- **Exercise aim**
Include in the output exactly the lines from the opening of the data through the line containing "little roof over", and nothing more.

- **Dataset extract**
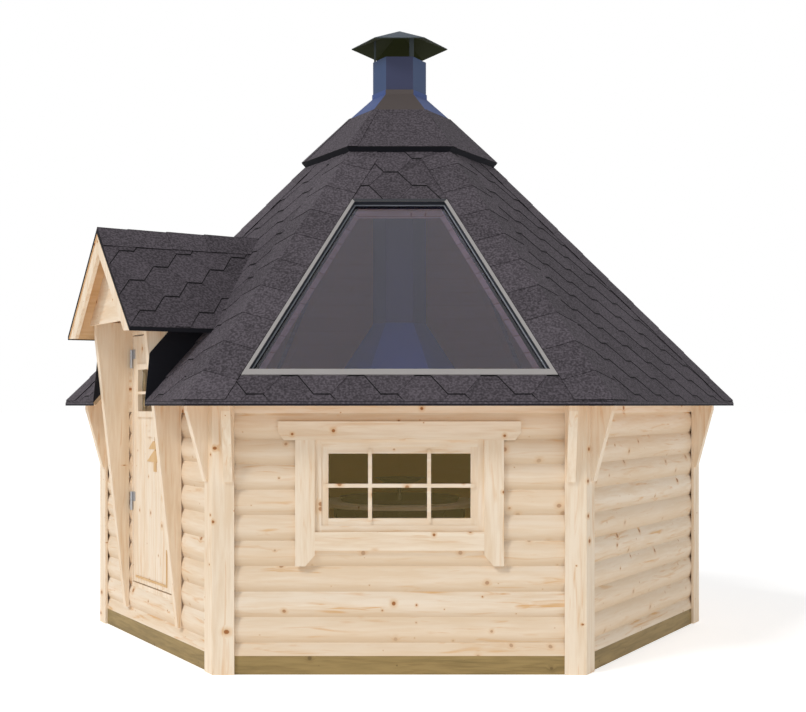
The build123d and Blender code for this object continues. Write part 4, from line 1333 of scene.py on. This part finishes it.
@dataclass
class Dormer:
    """The little roof over the door with its gable, cheeks and trims."""

    finishes: Finishes
    ridge_z: float = 2.355
    front_out: float = 1.95495
    half_w: float = 0.575
    eave_out: float = 1.83597
    main_rise: float = 1.12734
    roof_thickness: float = 0.014
    first_joint: float = 0.176
    joint_step: float = 0.230
    main_eave_z: float = 1.38527
    tab_foot: Pair = (0.127, 0.132)
    foot: float = 0.003
    front: float = 0.002
    cap_w: float = 0.150
    cap_rise: float = 0.02
    cap_front: float = 0.001
    strip_w: float = 0.003
    strip_rise: float = 0.001
    strip_proud: float = 0.0015

    def meets(self, side: float) -> float:
        """Returns how far out the dormer's surface runs into the main roof."""
        return self.eave_out - (self.ridge_z - abs(side) - self.main_eave_z) / self.main_rise

    def build(self) -> None:
        """Dresses the dormer and lays its tabs."""
        f = self.finishes
        dress(["dormer_gable"], f.level_boards)
        dress(["dormer_barge_boards", "door_cheeks"], f.boards)
        dress(["head_wall"], f.level_boards)
        dress(["dormer_roof_left", "dormer_roof_right"], f.soffit)
        dress(["cheek_upstands"], f.edge)
        slopes = []
        matrix = turn(DOOR_SIDE)
        for sign in (-1, 1):
            origin = matrix @ Vector((sign * self.half_w, -self.front_out, self.ridge_z - self.half_w))
            along = matrix @ Vector((0, sign, 0))
            up = matrix @ Vector((-sign, 0, 1)).normalized()
            slopes.append(Slope(origin, along, up))
        length = self.half_w * math.sqrt(2)
        foot_end = self.front_out - self.meets(self.half_w - self.foot / math.sqrt(2))
        ridge_end = self.front_out - self.meets(0.0)
        field = [(self.front, self.foot), (foot_end, self.foot), (ridge_end, length), (self.front, length)]
        over = length + self.cap_rise
        capped = [*field[:3], (ridge_end, over), (self.front, over)]
        above = []
        for sign, slope, name in ((-1, slopes[0], "left"), (1, slopes[1], "right")):
            own, wide = (region if sign > 0 else mirrored(region) for region in (field, capped))
            sheaf = Sheaf(30 + sign)
            first = (sign * self.tab_foot[0], self.tab_foot[1])
            TabPattern(falling=sign < 0).cover(sheaf, slope, [own], first)
            sheaf.piece(f"dormer_{name}_tabs", f.shingle, HUT, "shingle")
            above.append(wide)
        caps = Sheaf(33)
        pattern = CapPattern(width=self.cap_w)
        low_end = matrix @ Vector((0, -self.front_out + self.cap_front, self.ridge_z))
        high_end = matrix @ Vector((0, -self.meets(0.0), self.ridge_z))
        whole = (high_end - low_end).length
        starts = [0.0, *(self.first_joint + k * self.joint_step for k in range(4))]
        joints = [(a, min(whole, a + self.joint_step + pattern.lap)) for a in starts if a < whole]
        pattern.fold(caps, (low_end, high_end), (slopes[0], slopes[1]), (above[0], above[1]), joints)
        caps.piece("dormer_ridge_tabs", f.cap, HUT, "shingle")
        self.edges()

    def edges(self) -> None:
        """Puts thin dark strips over the dormer's eaves and its front edges."""
        sheaf = Sheaf()
        z, half = self.ridge_z - self.half_w, self.half_w
        thick = self.roof_thickness * math.sqrt(2)
        eave = rectangle(-half, self.strip_w - half, z - thick, z + self.strip_rise)
        verge = [(0.0, self.ridge_z), (-half, z), (-half, z - thick), (0.0, self.ridge_z - thick)]
        for shape, outs in (
            (eave, (self.front_out, self.meets(half))),
            (verge, (self.front_out + self.strip_proud, self.front_out)),
        ):
            for outline in (shape, mirrored(shape)):
                sheaf.upright(DOOR_SIDE, (outline, outline), outs)
        sheaf.piece("dormer_eave_strip", self.finishes.edge, HUT, "sheet_metal")


@dataclass
class Doorway:
    """Frame, leaf, pane, trims and ironmongery of the door."""

    finishes: Finishes
    face_out: float = 1.61395
    tiers: tuple[tuple[float, float, float], ...] = ((0.135, 1.045, 1.118), (0.106, 1.118, 1.186))
    trunk_half: float = 0.022
    trunk_low: float = 0.990
    tree_thickness: float = 0.004
    # The next four set a narrow darker strip of painted shade along the lower and right edges of a raised
    # field.
    bead_w: float = 0.012
    shade_strip_thickness: float = 0.005
    shade_strip_across: Pair = (-0.336, 0.200)
    shade_strip_up: Pair = (0.350, 0.560)

    def build(self) -> None:
        """Dresses the door."""
        f = self.finishes
        dress(["door_frame"], f.boards)
        dress(["door_leaf", "door_trim"], f.door_boards)
        dress(["door_glass"], f.clear)
        dress(["frame_hinges", "leaf_hinges", "door_handle"], f.zinc)
        self.tree()
        # the darker strip is painted shade
        self.bead()

    def planted(self, name: str, outlines: Iterable[Sequence[Pair]], thickness: float) -> None:
        """Plants flat shapes on the leaf's face.

        Args:
            name: the piece's name.
            outlines: their corners as (across, height), counter-clockwise from outside.
            thickness: how far they stand out.
        """
        sheaf = Sheaf()
        for outline in outlines:
            sheaf.upright(DOOR_SIDE, (outline, outline), (self.face_out + thickness, self.face_out))
        sheaf.piece(name, self.finishes.ornament, DOOR, "board_wood")

    def tree(self) -> None:
        """Plants the lower tiers and the trunk of the fir tree on the leaf."""
        tiers = [[(-half, low), (half, low), (0.0, top)] for half, low, top in self.tiers]
        trunk = rectangle(-self.trunk_half, self.trunk_half, self.trunk_low, self.tiers[0][1])
        self.planted("door_tree_tiers", [*tiers, trunk], self.tree_thickness)

    def bead(self) -> None:
        """Plants a narrow darker strip along the bottom and the right of the leaf's lower part: painted shade
        along the lower and right edges of a raised field.
        """
        (left, right), (low, high), w = self.shade_strip_across, self.shade_strip_up, self.bead_w
        level, upright = rectangle(left, right, low, low + w), rectangle(right - w, right, low + w, high)
        self.planted("door_shade_strip", [level, upright], self.shade_strip_thickness)


@dataclass
class Grill:
    """The fire bowl, table, arms and pan in the middle."""

    finishes: Finishes

    def build(self) -> None:
        """Dresses the grill."""
        f = self.finishes
        dress(["grill_bowl", "table_arms"], f.iron)
        dress(["grill_table"], f.level_boards)
        dress(["griddle_pan"], f.pan)


@dataclass(frozen=True)
class Lamp:
    """A soft distant lamp, with its turn and spread in degrees."""

    name: str
    level: float
    angles: tuple[float, float, float]
    spread: float

    def build(self) -> None:
        """Adds the lamp."""
        data = bpy.data.lights.new(self.name, "SUN")
        data.energy = self.level
        data.angle = math.radians(self.spread)
        lamp = bpy.data.objects.new(self.name, data)
        lamp.rotation_euler = tuple(math.radians(a) for a in self.angles)
        bpy.context.scene.collection.objects.link(lamp)


@dataclass(frozen=True)
class Studio:
    """Floor, lamps, world and camera."""

    camera_y: float = -8.227
    camera_z: float = 1.372
    lens: float = 57.9
    shift: Pair = (0.0043, 0.0608)
    world_level: float = 0.33
    lamps: tuple[Lamp, ...] = (
        Lamp("key_light", 1.25, (46, 0, -50), 14),
        Lamp("fill_light", 0.12, (80, 0, 10), 50),
    )
    floor_half: float = 200.0
    floor_albedo: float = 0.8
    floor_white: float = 0.64
    floor_glow: float = 0.62

    def build(self) -> None:
        """Sets up the studio."""
        self.world()
        self.floor()
        for lamp in self.lamps:
            lamp.build()
        data = bpy.data.cameras.new("camera")
        data.lens = self.lens
        data.sensor_width = 36
        data.shift_x, data.shift_y = self.shift
        data.clip_end = 500
        camera = bpy.data.objects.new("camera", data)
        camera.location = (0, self.camera_y, self.camera_z)
        camera.rotation_euler = (math.radians(90), 0, 0)
        bpy.context.scene.collection.objects.link(camera)
        bpy.context.scene.camera = camera
        bpy.context.scene.view_settings.view_transform = "Standard"

    def world(self) -> None:
        """Makes a plain pale world that looks white where it shows."""
        world = bpy.data.worlds.new("studio_world")
        world.use_nodes = True
        bpy.context.scene.world = world
        g = Graph(world.node_tree)
        path = g.add("ShaderNodeLightPath")
        shown = g.math("MAXIMUM", path.outputs["Is Camera Ray"], path.outputs["Is Glossy Ray"])
        shown = g.math("MAXIMUM", shown, path.outputs["Is Transmission Ray"])
        level = g.math("ADD", g.math("MULTIPLY", shown, 1.0 - self.world_level), self.world_level)
        back = next(n for n in world.node_tree.nodes if n.type == "BACKGROUND")
        back.inputs["Color"].default_value = (*WHITE, 1.0)
        g.feed(back.inputs["Strength"], level)

    def floor(self) -> None:
        """Makes the pale floor."""
        mesh = bpy.data.meshes.new("studio_floor")
        half = self.floor_half
        mesh.from_pydata([(x, y, 0) for x, y in rectangle(-half, half, -half, half)], [], [(0, 1, 2, 3)])
        skin = Skin("studio_floor", 0.9, specular=0.0)
        g = skin.graph
        path = g.add("ShaderNodeLightPath")
        skin.shader.inputs["Base Color"].default_value = (*[self.floor_albedo] * 3, 1.0)
        skin.shader.inputs["Emission Color"].default_value = (*WHITE, 1.0)
        shown = g.math("MULTIPLY", path.outputs["Is Camera Ray"], self.floor_white - self.floor_glow)
        g.feed(skin.shader.inputs["Emission Strength"], g.math("ADD", shown, self.floor_glow))
        mesh.materials.append(skin.material)
        plane = bpy.data.objects.new("studio_floor", mesh)
        bpy.context.scene.collection.objects.link(plane)


def main() -> None:
    """Builds the hut and its studio."""
    logging.basicConfig(level=logging.INFO, format="%(name)s %(message)s")
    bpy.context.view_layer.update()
    finishes = Finishes()
    for part in (
        Walls(finishes),
        Window(finishes),
        MainRoof(finishes),
        Crown(finishes),
        Dormer(finishes),
        Doorway(finishes),
        Grill(finishes),
        Studio(),
    ):
        part.build()
        LOG.info("%s built", type(part).__name__)


if __name__ == "__main__":
    main()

- **The answer**
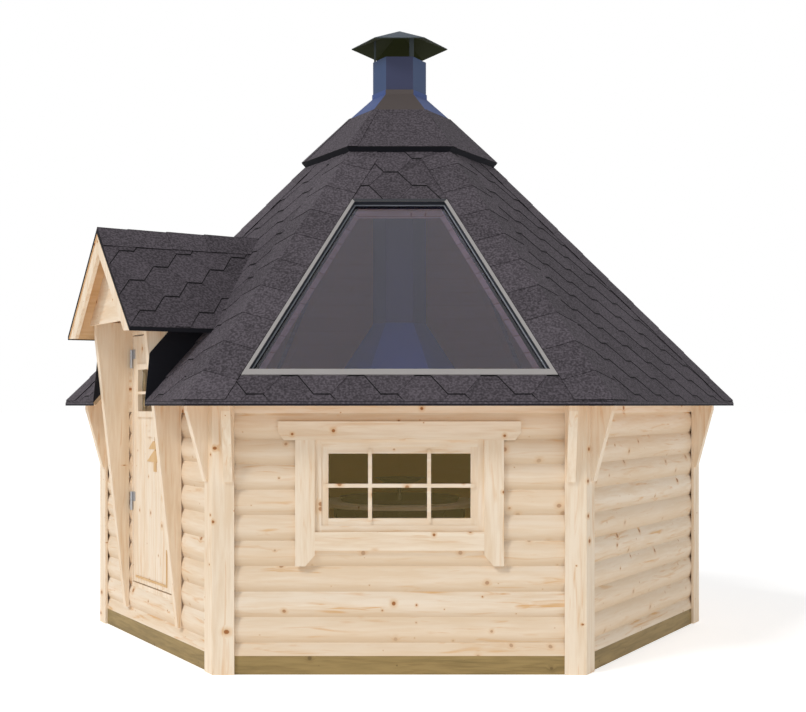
The build123d and Blender code for this object continues. Write part 4, from line 1333 of scene.py on. This part finishes it.
@dataclass
class Dormer:
    """The little roof over the door with its gable, cheeks and trims."""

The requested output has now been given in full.